In June, 1875, a Ranger company under Captain Leander McNelly arrived at the King ranch with the sole mission of cleaning out the bandits. Captain King replaced their horses with fresh mounts and promised them all-out support. Almost immediately, Captain McNelly wiped out a bandit gang and recovered a stolen herd just outside Brownsville. His Rangers campaigned along the Rio Grande and finally crossed the river in pursuit of a stolen herd. In a comic opera war with a bandit force that claimed to be part of the Mexican National Guard - which indeed they may have been since Cortinas the bandit chief was also an army officer - Captain McNelly forced the Mexicans to return some of the stolen cattle. Among them were thirty-five wearing the King Ranch brand.
When Porfirio Diaz seized power in Mexico, he kicked Cortinas upstairs to an honorary position in Mexico City, which was really a form of house arrest. On his side of the river, the Mexican dictator established the Rurales, patrols of mounted Federal police much like the Texas Rangers. Because of ruthless executions of bandits by Rurales and Rangers, and with Cortinas off the scene, the region returned to comparative peace.
An example of the new tasks facing the Nueces country: Captain King hired several of McNelly's Rangers as cowhands to help round up the tens of thousands of cattle and move them 1,100 miles north to the railroad at Abilene, Kansas. With his profits, Captain King steadily acquired more land. At his death in 1885 his ranch covered almost 1,000 square miles and was 91 percent as large as the entire state of Rhode Island.
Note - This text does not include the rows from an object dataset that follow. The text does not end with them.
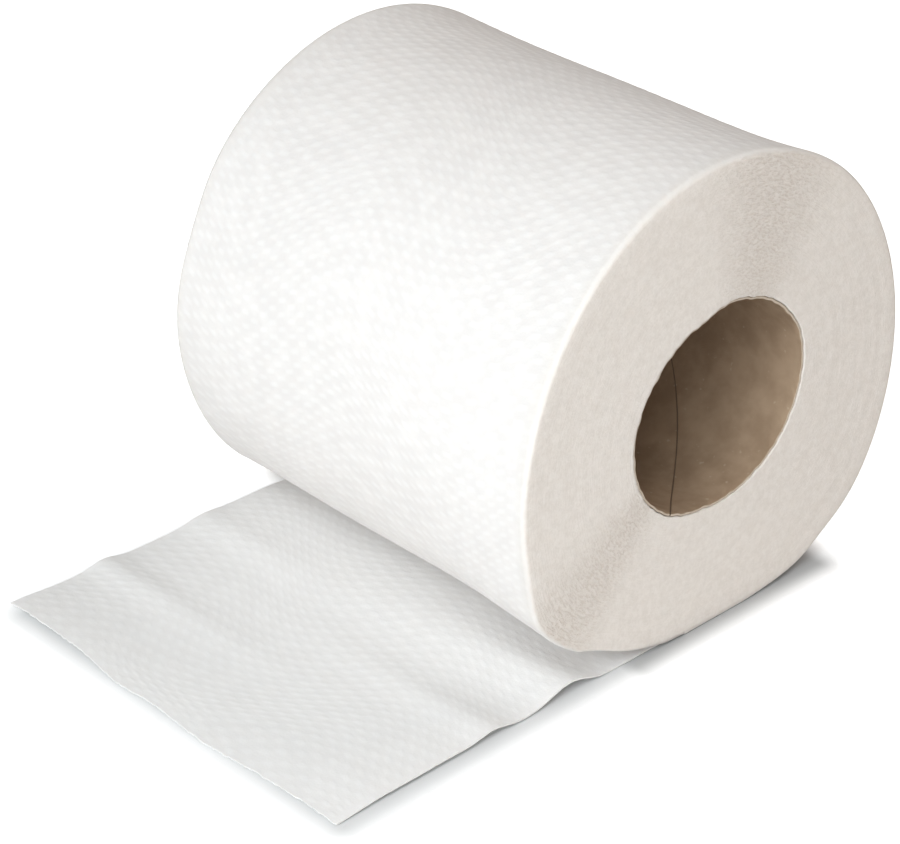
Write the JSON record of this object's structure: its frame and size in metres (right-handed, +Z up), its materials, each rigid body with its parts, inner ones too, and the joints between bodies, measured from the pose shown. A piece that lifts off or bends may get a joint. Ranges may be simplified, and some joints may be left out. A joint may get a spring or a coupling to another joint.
{
  "type": "toilet paper roll",
  "caption": "Soft roll of embossed tissue wound on a paperboard tube, lying on its side on a flat spot, with its first sheet pulled out along the floor.",
  "frame": {"origin": "on the resting flat spot, straight below the middle of the tube's axis", "axes": "+X along the roll towards the end seen in the picture, -Y towards the loose sheet's torn end, +Z up"},
  "size_m": [0.098, 0.1501, 0.0982],
  "materials": {
    "tissue_paper": "soft embossed tissue, matte, white with a warm cut end",
    "core_paperboard": "plain brown recycled board, matte"
  },
  "bodies": {
    "root": {"tissue_roll": "tissue_paper", "core_tube": "core_paperboard"}
  },
  "joints": []
}
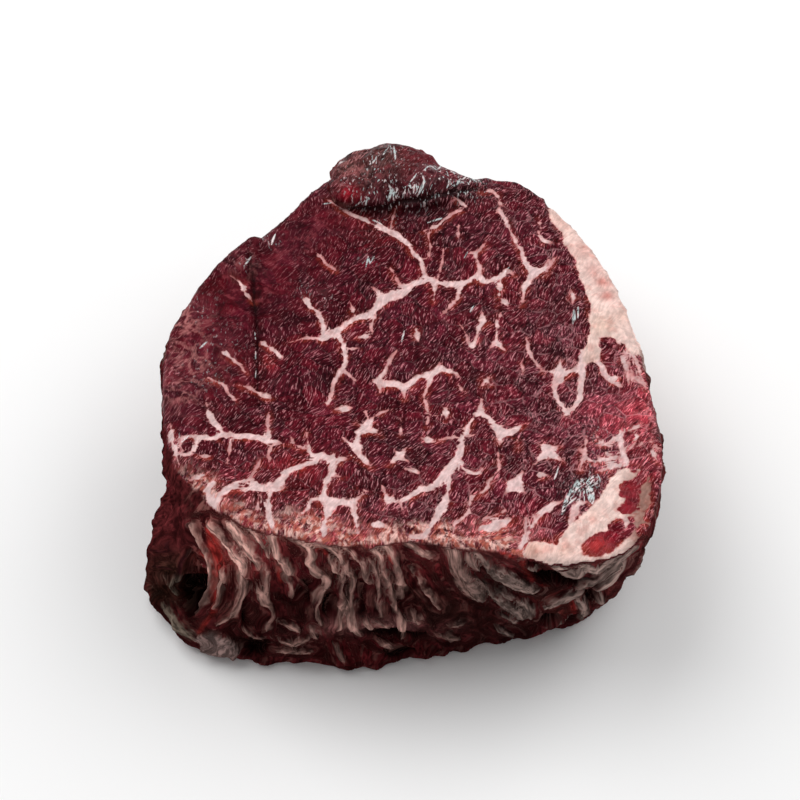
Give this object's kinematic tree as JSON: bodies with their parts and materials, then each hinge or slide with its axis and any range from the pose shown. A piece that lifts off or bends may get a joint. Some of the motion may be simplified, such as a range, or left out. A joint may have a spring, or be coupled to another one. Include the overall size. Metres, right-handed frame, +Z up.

No other American cattle baron ever ruled over so vast a region. And so wisely had the steamboat captain planned ahead that his cattle kingdom exists intact today.
This national landmark got its start in 1853 when Capt. Richard King purchased a 15,500-acre Mexican land grant known as the Rincon de Santa Gertrudis for $300. Paying less than two cents an acre for one of the rare well-watered tracts in the Desert of the Dead was typical of the shrewd riverboat captain, who ranked as the wealthiest man in Texas at the time of his death in 1885. His heirs showed similar acumen, expanding their holdings, paying down debts, and forging long-term relationships with companies such as Humble Oil and its successor, Exxon-Mobil. Worth noting: King Ranch produced the first registered American quarter horse, two breeds of cattle, and a Triple Crown winner, Assault.
Following the death of Richard King's widow, a substantial number of heirs joined together to maintain the King Ranch legacy. Alice Gertrudis Kleberg East, however, eventually cashed in her interests and received two ranches of her own: the San Antonio Viejo and the Santa Fe. They now belong to her descendants.